In the listing below, find every line containing "context" and copy it out.

(COLLECTED MATERIAL):
-- -- --

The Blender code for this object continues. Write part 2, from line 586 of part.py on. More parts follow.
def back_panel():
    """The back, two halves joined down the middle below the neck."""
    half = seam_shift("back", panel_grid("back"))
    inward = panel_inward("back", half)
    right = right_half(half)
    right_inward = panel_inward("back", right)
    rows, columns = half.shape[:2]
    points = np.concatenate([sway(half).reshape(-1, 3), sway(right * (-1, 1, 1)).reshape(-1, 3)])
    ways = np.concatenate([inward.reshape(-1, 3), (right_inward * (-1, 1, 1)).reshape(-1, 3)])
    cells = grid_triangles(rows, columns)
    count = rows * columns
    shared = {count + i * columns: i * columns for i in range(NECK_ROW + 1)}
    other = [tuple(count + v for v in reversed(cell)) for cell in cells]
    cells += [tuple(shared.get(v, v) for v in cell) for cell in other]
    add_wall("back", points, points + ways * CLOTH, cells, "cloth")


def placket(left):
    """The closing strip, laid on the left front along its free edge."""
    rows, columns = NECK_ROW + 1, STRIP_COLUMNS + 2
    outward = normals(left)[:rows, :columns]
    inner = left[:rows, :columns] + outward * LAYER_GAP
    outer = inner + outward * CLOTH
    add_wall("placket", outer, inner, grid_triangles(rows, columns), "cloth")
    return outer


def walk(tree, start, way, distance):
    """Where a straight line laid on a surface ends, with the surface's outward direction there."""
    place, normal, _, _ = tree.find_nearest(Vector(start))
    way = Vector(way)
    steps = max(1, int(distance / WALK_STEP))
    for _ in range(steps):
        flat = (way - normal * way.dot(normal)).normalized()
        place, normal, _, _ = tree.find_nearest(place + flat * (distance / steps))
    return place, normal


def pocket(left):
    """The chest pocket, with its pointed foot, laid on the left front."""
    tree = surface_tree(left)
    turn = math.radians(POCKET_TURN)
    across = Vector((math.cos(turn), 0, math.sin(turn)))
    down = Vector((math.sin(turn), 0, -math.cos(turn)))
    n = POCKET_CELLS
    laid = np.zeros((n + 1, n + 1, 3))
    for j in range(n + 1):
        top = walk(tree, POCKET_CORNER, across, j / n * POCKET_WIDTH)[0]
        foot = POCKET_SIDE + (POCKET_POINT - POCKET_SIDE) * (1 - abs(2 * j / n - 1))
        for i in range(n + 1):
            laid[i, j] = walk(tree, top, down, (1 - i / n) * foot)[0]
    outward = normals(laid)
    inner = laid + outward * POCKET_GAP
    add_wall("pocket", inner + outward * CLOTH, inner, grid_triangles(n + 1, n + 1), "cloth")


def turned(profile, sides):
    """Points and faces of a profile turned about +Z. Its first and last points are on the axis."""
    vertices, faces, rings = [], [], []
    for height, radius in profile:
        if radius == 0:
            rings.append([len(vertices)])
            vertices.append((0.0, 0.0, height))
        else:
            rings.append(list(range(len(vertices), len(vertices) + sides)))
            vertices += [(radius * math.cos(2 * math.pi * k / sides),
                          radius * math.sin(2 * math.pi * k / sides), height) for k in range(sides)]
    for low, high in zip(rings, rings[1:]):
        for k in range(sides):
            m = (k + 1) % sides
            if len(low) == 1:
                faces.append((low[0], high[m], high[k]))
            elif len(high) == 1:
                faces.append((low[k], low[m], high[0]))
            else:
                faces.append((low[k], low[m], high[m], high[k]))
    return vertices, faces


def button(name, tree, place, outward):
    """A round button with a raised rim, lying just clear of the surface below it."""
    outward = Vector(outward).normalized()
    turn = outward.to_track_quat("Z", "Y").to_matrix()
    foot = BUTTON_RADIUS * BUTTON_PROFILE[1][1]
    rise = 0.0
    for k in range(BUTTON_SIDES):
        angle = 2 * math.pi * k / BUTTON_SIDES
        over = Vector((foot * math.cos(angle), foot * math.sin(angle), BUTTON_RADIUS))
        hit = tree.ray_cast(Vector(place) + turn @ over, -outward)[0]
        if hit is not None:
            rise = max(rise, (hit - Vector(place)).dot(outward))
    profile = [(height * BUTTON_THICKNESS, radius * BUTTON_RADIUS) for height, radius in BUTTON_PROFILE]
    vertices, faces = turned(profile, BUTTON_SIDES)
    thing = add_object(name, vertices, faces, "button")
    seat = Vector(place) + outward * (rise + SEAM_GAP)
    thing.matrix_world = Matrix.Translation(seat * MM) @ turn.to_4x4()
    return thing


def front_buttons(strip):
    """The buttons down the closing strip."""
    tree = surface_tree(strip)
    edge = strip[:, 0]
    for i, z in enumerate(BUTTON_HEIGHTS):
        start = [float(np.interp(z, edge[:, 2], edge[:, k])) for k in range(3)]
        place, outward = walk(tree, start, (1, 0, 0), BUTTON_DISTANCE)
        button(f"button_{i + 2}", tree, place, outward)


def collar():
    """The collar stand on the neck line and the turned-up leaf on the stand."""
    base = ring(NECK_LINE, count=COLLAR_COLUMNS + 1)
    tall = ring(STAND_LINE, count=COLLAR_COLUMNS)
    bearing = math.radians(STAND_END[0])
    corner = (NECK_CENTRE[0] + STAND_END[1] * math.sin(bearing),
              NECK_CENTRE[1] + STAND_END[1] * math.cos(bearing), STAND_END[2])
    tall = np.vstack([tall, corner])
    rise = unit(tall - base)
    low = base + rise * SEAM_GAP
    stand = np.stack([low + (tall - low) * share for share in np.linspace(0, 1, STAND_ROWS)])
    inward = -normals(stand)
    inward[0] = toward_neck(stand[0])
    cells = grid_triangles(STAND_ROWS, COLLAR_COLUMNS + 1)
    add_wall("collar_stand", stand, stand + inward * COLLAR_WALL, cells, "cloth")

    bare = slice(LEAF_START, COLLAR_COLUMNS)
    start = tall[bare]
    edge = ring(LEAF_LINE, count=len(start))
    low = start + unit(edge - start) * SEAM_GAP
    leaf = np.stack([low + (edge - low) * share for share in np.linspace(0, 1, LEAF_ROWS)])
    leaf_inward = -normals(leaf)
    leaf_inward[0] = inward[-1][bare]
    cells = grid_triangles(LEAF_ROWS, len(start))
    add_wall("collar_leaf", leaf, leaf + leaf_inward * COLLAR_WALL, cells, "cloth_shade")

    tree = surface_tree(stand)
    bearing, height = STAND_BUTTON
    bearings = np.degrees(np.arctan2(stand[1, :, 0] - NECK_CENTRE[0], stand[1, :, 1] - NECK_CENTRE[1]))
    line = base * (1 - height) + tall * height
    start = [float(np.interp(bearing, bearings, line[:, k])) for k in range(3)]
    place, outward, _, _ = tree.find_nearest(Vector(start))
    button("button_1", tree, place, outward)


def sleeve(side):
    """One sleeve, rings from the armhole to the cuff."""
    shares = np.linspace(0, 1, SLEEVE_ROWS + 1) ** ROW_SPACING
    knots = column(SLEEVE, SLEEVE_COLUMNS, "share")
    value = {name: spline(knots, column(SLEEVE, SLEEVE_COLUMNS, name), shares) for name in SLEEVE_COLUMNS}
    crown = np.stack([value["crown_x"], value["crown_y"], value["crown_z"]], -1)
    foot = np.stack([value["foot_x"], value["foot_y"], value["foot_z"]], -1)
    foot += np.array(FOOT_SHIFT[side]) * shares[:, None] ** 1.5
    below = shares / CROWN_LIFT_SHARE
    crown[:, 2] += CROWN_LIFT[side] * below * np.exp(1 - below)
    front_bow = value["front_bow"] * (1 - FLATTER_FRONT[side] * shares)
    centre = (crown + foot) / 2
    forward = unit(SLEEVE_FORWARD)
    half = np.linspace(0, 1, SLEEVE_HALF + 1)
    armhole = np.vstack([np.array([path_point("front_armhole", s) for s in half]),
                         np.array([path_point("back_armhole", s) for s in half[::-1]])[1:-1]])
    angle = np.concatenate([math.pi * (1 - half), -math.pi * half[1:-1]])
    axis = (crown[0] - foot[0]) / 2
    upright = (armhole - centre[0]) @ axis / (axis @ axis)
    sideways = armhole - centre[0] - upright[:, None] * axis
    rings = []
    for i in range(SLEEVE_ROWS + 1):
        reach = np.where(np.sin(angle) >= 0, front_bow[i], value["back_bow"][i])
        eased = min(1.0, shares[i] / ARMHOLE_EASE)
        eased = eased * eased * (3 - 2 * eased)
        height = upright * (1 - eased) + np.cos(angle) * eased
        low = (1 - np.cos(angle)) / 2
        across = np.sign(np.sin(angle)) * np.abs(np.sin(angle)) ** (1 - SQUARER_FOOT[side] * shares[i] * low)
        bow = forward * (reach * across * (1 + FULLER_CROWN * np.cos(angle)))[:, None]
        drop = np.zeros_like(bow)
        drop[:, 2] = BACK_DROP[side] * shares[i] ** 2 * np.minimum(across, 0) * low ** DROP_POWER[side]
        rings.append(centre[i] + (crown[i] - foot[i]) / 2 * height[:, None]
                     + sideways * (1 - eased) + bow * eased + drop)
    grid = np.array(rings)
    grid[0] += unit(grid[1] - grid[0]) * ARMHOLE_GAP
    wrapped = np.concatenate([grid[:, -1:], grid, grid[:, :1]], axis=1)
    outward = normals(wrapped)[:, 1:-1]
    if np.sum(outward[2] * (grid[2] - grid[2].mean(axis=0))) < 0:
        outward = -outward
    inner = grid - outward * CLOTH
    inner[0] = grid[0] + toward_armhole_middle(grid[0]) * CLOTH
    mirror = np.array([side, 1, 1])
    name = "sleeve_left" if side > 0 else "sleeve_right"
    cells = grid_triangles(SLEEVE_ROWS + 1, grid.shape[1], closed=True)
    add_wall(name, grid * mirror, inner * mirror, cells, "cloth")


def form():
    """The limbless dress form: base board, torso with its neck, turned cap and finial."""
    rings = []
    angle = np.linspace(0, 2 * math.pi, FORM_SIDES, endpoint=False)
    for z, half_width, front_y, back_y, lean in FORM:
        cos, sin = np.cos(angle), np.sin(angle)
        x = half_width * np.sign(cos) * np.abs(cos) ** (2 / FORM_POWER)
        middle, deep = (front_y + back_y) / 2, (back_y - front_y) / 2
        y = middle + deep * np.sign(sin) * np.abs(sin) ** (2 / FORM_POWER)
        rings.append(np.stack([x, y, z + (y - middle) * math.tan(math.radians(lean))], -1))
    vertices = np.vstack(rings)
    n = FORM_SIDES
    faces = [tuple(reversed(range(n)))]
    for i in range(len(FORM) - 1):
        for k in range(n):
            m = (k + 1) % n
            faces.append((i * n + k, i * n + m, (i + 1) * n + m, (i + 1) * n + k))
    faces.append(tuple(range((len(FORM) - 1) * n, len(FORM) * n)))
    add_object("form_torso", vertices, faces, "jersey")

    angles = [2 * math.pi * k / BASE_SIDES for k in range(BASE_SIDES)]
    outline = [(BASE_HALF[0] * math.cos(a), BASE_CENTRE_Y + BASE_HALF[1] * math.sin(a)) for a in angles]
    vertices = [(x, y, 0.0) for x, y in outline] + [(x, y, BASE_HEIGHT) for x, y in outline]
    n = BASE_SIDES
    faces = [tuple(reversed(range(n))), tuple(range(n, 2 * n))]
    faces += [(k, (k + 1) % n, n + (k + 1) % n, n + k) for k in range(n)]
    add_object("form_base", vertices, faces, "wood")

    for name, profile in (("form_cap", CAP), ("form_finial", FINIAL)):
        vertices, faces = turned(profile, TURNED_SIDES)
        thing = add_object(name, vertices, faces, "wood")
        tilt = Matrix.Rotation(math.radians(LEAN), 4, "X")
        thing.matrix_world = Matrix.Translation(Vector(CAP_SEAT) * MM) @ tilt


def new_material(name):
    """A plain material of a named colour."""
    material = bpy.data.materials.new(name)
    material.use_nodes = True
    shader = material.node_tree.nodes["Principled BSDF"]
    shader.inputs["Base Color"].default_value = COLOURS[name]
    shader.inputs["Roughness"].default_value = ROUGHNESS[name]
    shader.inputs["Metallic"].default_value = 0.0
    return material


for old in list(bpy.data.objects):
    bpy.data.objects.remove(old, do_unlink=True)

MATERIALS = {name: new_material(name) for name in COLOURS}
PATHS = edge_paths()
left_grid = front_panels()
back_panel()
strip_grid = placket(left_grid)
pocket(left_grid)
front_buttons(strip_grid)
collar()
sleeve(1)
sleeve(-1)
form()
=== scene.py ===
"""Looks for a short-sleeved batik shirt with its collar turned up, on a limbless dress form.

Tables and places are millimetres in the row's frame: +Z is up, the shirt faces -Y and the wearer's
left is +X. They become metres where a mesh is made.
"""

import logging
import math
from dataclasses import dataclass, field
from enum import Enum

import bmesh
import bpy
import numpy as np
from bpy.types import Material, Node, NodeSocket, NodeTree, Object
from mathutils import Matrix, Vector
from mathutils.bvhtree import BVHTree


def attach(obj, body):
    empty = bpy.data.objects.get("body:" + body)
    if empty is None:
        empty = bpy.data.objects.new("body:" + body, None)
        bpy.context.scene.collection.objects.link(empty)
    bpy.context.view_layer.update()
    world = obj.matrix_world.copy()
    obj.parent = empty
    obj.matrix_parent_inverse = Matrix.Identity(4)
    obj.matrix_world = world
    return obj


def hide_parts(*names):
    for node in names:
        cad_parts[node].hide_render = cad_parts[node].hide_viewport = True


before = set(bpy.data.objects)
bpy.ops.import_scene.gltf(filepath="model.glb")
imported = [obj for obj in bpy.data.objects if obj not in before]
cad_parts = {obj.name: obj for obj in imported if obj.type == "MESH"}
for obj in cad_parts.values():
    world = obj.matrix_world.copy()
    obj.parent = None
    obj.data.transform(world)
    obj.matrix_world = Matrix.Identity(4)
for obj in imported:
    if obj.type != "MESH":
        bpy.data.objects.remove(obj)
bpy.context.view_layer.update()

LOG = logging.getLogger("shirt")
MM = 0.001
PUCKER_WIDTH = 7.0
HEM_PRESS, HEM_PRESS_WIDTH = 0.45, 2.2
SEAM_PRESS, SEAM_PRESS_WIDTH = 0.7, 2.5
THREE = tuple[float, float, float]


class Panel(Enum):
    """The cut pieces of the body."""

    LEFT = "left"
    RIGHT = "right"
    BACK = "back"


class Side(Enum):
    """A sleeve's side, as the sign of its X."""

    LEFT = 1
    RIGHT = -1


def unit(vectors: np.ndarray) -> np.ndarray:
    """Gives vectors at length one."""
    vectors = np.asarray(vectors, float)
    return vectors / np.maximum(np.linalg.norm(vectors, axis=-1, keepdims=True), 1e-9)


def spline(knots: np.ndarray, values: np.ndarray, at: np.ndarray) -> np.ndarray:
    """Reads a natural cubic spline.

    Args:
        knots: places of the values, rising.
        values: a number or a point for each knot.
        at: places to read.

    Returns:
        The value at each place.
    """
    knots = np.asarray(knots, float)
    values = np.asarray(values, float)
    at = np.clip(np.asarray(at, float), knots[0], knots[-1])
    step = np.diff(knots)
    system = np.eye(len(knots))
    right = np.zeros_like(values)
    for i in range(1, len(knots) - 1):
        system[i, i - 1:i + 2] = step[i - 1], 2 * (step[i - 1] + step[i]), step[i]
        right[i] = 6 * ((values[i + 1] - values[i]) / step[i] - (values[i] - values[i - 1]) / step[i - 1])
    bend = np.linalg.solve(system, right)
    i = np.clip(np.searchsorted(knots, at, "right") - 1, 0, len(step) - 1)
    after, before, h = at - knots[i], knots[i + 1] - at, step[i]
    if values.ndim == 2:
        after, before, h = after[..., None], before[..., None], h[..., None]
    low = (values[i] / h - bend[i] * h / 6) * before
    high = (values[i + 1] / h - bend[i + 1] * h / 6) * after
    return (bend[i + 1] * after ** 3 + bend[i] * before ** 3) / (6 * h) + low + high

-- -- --

(OUTPUT OF THE TASK):
        bpy.context.scene.collection.objects.link(empty)
    bpy.context.view_layer.update()
bpy.context.view_layer.update()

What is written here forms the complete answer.